I have not forgotten about the non-ruffled pirate shirt. That is still coming, and it is going to be epic!
Sometimes the urge to make something is just too strong to be ignored. I do most of my sewing on the weekends, but we had been busy for three weekends straight, and I was desperate to make something with my hands. Every spring/summer for the past few years I’ve thought about buying or making a kimono-style jacket, but I was always stopped by the concern that it wouldn’t be flattering to my body. In my recent desperation to make something, anything, I decided now was the time to throw aside my concerns and just make the thing.
I had a limited amount of this lightweight jersey since I’ve used it for 2 other projects in the past. Because of this I cut my front and back piece in one to my bust measurement +5 inches for ease, paying no attention to grain (this knit has similar stretch in both directions). I had originally planned to cut the sleeves in one with the garment, but had to cut them out separately and seam them on due to my limited fabric quantity. I cut down the center of the front, widening to my neck width at the top of the neck and cutting slightly into the back.
I cut an additional 5 inch wide strip, which I folded in half to use as the robing down the front. I turned the fabric inside out to contrast with the main fabric. This ended up coordinating perfectly with the fabric selvedge which is not patterned. I turned the bottom hem in by about half an inch and sewed it down. I did not hem the sleeves, but I am still debating if I need to go back and add a hem for better drape and overall structure. I did not finish any of the seams since this knit fabric does not fray.

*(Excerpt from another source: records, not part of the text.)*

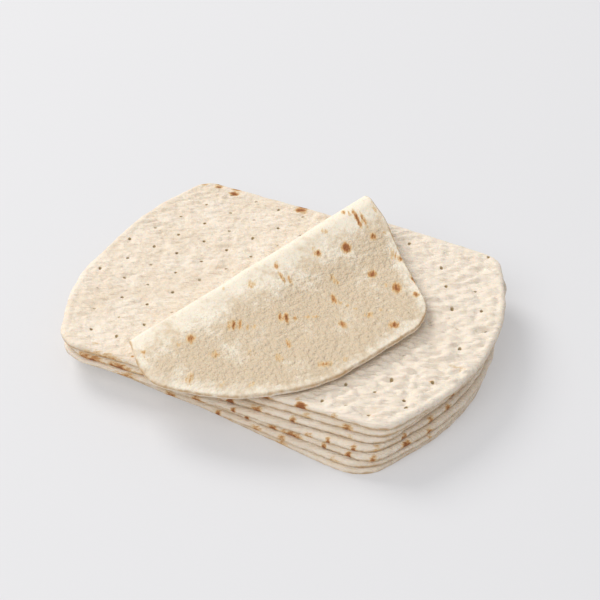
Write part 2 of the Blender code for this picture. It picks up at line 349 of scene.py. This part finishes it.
def lattice(x, y, seed, size=128):
    # gradient noise from about -1 to 1, the same each run
    angles = np.random.default_rng(seed).uniform(0, 2 * math.pi, (size, size))
    column, row = np.floor(x).astype(int), np.floor(y).astype(int)
    right, up = x - column, y - row
    easeX = right ** 3 * (right * (right * 6 - 15) + 10)
    easeY = up ** 3 * (up * (up * 6 - 15) + 10)
    total = 0
    for i in (0, 1):
        for j in (0, 1):
            angle = angles[(row + j) % size, (column + i) % size]
            slope = np.cos(angle) * (right - i) + np.sin(angle) * (up - j)
            total = total + slope * (easeX if i else 1 - easeX) * (easeY if j else 1 - easeY)
    return total * 1.5


def smoothstep(low, high, value):
    share = np.clip((value - low) / (high - low), 0, 1)
    return share * share * (3 - 2 * share)


def creased(u, v, length, width, seed):
    # rounded tops with sharp valleys between them, stretched along the grain
    grain = relief["grain"]
    along = u * math.cos(grain) + v * math.sin(grain)
    across = v * math.cos(grain) - u * math.sin(grain)
    bendSize = relief["bendSize"] * length
    bend = lattice(along / bendSize, across / bendSize, seed + 5) * width
    ridge = np.abs(lattice(along / length, (across + bend) / width, seed))
    return ridge * relief["ridgeRise"] - relief["ridgeDrop"]


def holeSpots(number, outline):
    # where the docker pierced a sheet, in its own plane
    if number == 1:
        return np.array(topHoles) * mm
    wobble = np.random.default_rng(40 + number)
    holes = []
    for row in dockers["rows"]:
        for column in dockers["columns"]:
            step = column + 0.5 * (row % 2)
            u = dockers["start"][0] + dockers["pitch"] * step - dockers["slip"] * row
            v = dockers["start"][1] - dockers["row"] * row - dockers["drop"] * step
            holes.append((u, v) + wobble.uniform(-1, 1, 2) * dockers["jitter"])
    holes = np.array(holes)
    return holes[rimDistance(outline, holes) > dockers["rimClearance"]]


def rimDistance(outline, spots):
    # how far inside the outline each spot lies, from the nearest of three points on each side
    ahead = np.roll(outline, -1, axis=0)
    count = 3
    fine = np.concatenate([outline + (ahead - outline) * step / count for step in range(count)])
    step = ahead - outline
    inward = np.stack([-step[:, 1], step[:, 0]], axis=1)
    inward = np.tile(inward / (np.linalg.norm(inward, axis=1, keepdims=True) + 1e-12), (count, 1))
    tree = KDTree(len(fine))
    for index, point in enumerate(fine):
        tree.insert((point[0], point[1], 0), index)
    tree.balance()
    nearest = np.array([tree.find((spot[0], spot[1], 0))[1] for spot in spots])
    return np.einsum("ij,ij->i", spots - fine[nearest], inward[nearest])


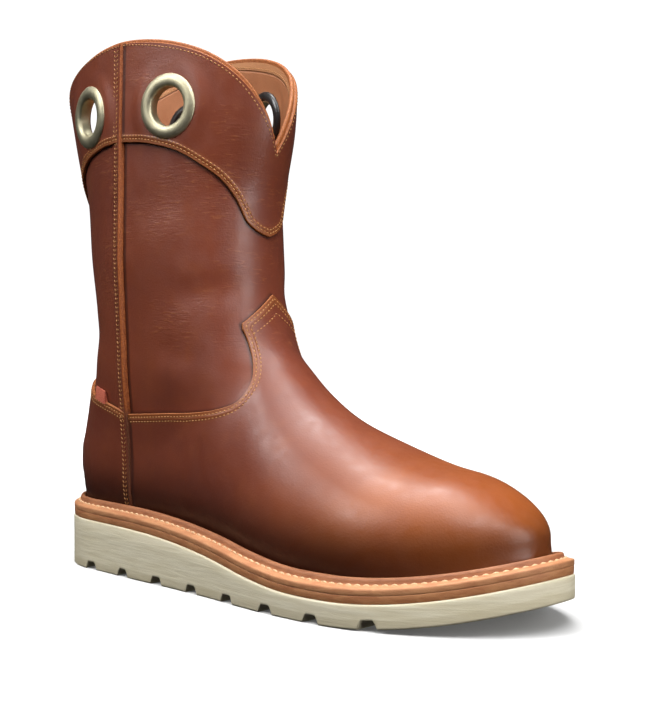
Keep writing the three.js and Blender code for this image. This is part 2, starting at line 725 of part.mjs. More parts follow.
// Piping in a side seam: a strip of the wall's own shape, standing proud of the overlays
function piping(side) {
  const half = PIPING_WIDTH / 2;
  const strip = sideBlock([
    [SEAM_PLACE - half, 0],
    [SEAM_PLACE + half, 0],
    [SEAM_PLACE + half, TOP],
    [SEAM_PLACE - half, TOP],
  ]);
  const oneSide = new THREE.BoxGeometry(SOLE_LENGTH, BALL_WIDTH, 2 * TOP);
  oneSide.translate(SEAM_PLACE, side * BALL_WIDTH / 2, 0);
  return toGeometry(shell(-PIPING_STAND, OVERLAY, LEVELS).intersect(strip).intersect(toSolid(oneSide)));
}

// Heel tab: a folded strip held in the counter's top seam, standing off the wall
const TAB_WIDTH = 12;
const TAB_HEIGHT = 8;
const TAB_THICKNESS = 1.6;
const TAB_PLACE = 44;
const TAB_LEVEL = 96;

function tab() {
  const frameShape = new THREE.Shape([
    new THREE.Vector2(-TAB_WIDTH / 2, -TAB_HEIGHT / 2),
    new THREE.Vector2(TAB_WIDTH / 2, -TAB_HEIGHT / 2),
    new THREE.Vector2(TAB_WIDTH / 2, TAB_HEIGHT / 2),
    new THREE.Vector2(-TAB_WIDTH / 2, TAB_HEIGHT / 2),
  ]);
  const geometry = new THREE.ExtrudeGeometry(frameShape, { depth: TAB_THICKNESS, bevelEnabled: false });
  let inner = 0;
  let outer = BALL_WIDTH;
  for (let step = 0; step < CAST_STEPS; step += 1) {
    const y = (inner + outer) / 2;
    if (bootMeasure(TAB_PLACE, -y, TAB_LEVEL) < 0) inner = y;
    else outer = y;
  }
  const point = new THREE.Vector3(TAB_PLACE, -inner, TAB_LEVEL);
  const out = outwardAt(point, 0.5);
  const across = new THREE.Vector3(0, 0, 1).cross(out).normalize();
  const up = out.clone().cross(across);
  const frame = new THREE.Matrix4().makeBasis(across, up, out);
  frame.setPosition(point.addScaledVector(out, GAP));
  return geometry.applyMatrix4(frame);
}

// Finishes
const finish = (color, roughness, metalness = 0) => new THREE.MeshStandardMaterial({ color, roughness, metalness });
const leather = finish(0x8a4526, 0.45);
const edgeLeather = finish(0xb86a35, 0.6);
const lining = finish(0xb07a52, 0.75);
const weltLeather = finish(0xd59a6c, 0.6);
const midsoleLeather = finish(0xb57a4c, 0.65);
const creamRubber = finish(0xcfc6b2, 0.75);
const brass = finish(0xb5a27c, 0.3, 1);
const black = finish(0x151515, 0.4, 0.6);
const tabLeather = finish(0xc4502c, 0.6);

const boot = new THREE.Group();

function addPiece(name, geometry, material) {
  const mesh = new THREE.Mesh(geometry, material);
  mesh.name = name;
  boot.add(mesh);
}

addPiece('outsole', outsole(), creamRubber);
addPiece('midsole', midsole(), midsoleLeather);
addPiece('welt', welt(), weltLeather);
addPiece('insole', insole(), lining);
addPiece('upper', upper(), leather);
addPiece('vamp', vamp(), leather);
addPiece('counter', counter(), leather);
addPiece('yoke_front', yokeFront(), leather);
addPiece('yoke_back', yokeBack(), leather);
addPiece('piping_outer', piping(-1), edgeLeather);
addPiece('piping_inner', piping(1), edgeLeather);
addPiece('tab', tab(), tabLeather);
pullHoles.forEach(({ name, frame }) => {
  addPiece(`grommet_${name}`, grommet(frame), brass);
  addPiece(`washer_${name}`, washer(frame), black);
});

const box = new THREE.Box3().setFromObject(boot);
const middle = box.getCenter(new THREE.Vector3());
boot.position.set(-middle.x, -middle.y, -box.min.z);

export default boot;
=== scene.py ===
# Roper work boot, right foot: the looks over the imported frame.
# Shapes are worked out in the boot's own millimetres (x from the back of the heel to the toe, y towards
# the inner side, z up from the floor) and moved into the frame, in metres, when a mesh is made.
import math

import bpy
import numpy as np
from mathutils import Matrix, Vector


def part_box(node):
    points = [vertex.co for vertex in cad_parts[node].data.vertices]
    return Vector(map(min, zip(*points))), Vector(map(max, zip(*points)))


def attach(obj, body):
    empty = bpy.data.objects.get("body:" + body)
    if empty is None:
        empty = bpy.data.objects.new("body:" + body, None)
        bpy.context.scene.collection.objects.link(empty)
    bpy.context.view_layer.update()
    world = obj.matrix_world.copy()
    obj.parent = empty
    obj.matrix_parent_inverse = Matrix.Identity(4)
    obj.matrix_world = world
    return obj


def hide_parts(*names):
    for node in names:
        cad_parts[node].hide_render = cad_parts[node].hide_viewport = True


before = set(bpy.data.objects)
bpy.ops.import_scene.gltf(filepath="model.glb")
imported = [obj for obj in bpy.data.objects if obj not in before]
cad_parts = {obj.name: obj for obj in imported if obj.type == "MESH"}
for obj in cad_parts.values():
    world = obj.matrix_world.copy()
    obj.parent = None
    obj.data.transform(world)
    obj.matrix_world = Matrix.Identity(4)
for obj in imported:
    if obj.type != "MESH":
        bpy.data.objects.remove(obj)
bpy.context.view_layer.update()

# Driving sizes of the sole
SOLE_LENGTH = 312
BALL_WIDTH = 112
HEEL_HEIGHT = 27
FOREPART_HEIGHT = 11
TOE_SPRING = 13.5
TOE_SPRING_START = 0.72
HEEL_ROUND = 42
TOE_ROUND = 89
MIDSOLE_THICKNESS = 3.1
WELT_THICKNESS = 3.1
WELT_WIDTH = 10
WELT_RISE = 1.6
BEAD_WIDTH = 3.6
BEAD_HEIGHT = 2.4
BEAD_CLEARANCE = 1.5
GROOVE_PITCH = 29.4
GROOVE_DEPTH = 3.8
GROOVE_FLOOR_WIDTH = 5
GROOVE_MOUTH_WIDTH = 9.4
FIRST_GROOVE = 42.3
GROOVE_COUNT = 8

# Driving sizes of the upper
COLLAR_HEIGHT = 279
COLLAR_DIP = 59
INSTEP_HEIGHT = 128
TOE_HEIGHT = 60
TOE_FRONT_ROUND = 46
WALL = 2.2
OVERLAY = 1.5
SIDE_BULGE = 2.2
TOE_BULGE = -1.3
TOE_BULGE_START = 0.7
SEAM_PLACE = 68.5
PIPING_WIDTH = 4
INSOLE_THICKNESS = 3.5
GAP = 0.3

# Driving sizes of the pull holes
HOLE_DIAMETER = 20
BARREL_WALL = 0.9
PULL_HOLE_HEIGHT = COLLAR_HEIGHT - 36.5
FRONT_PULL_HOLE = 102
REAR_PULL_HOLE = 40

# Fineness of the meshes
COLUMNS = 238
LEVELS_BETWEEN = 7
CAST_STEPS = 26
NORMAL_STEP = 0.4
EDGE_STEP = 1.2
POINTS_AT_ONCE = 4000

# Outline of the sole, along its length: half width and centre as shares of the ball width
SOLE_TABLE = {
    "at": [0.00, 0.15, 0.25, 0.36, 0.46, 0.56, 0.66, 0.74, 0.84, 0.92, 1.00],
    "half": [0.356, 0.360, 0.374, 0.379, 0.402, 0.450, 0.488, 0.500, 0.492, 0.478, 0.445],
    "centre": [0.000, -0.005, -0.018, -0.038, -0.046, -0.042, -0.027, -0.013, 0.004, 0.015, 0.020],
}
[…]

Thoughts on the finished garment:
This is SO COMFORTABLE to wear!!!
I still don’t think the garment is terribly flattering (read: there is no waist definition), but it is useful for when I want more coverage or a tiny bit more warmth.
I have tried it with a few belts and have not been pleased with the results. I will continue to try garment and styling combinations to find my favourite ways to wear this.
I definitely want another kimono, but wider and in a sheer fabric.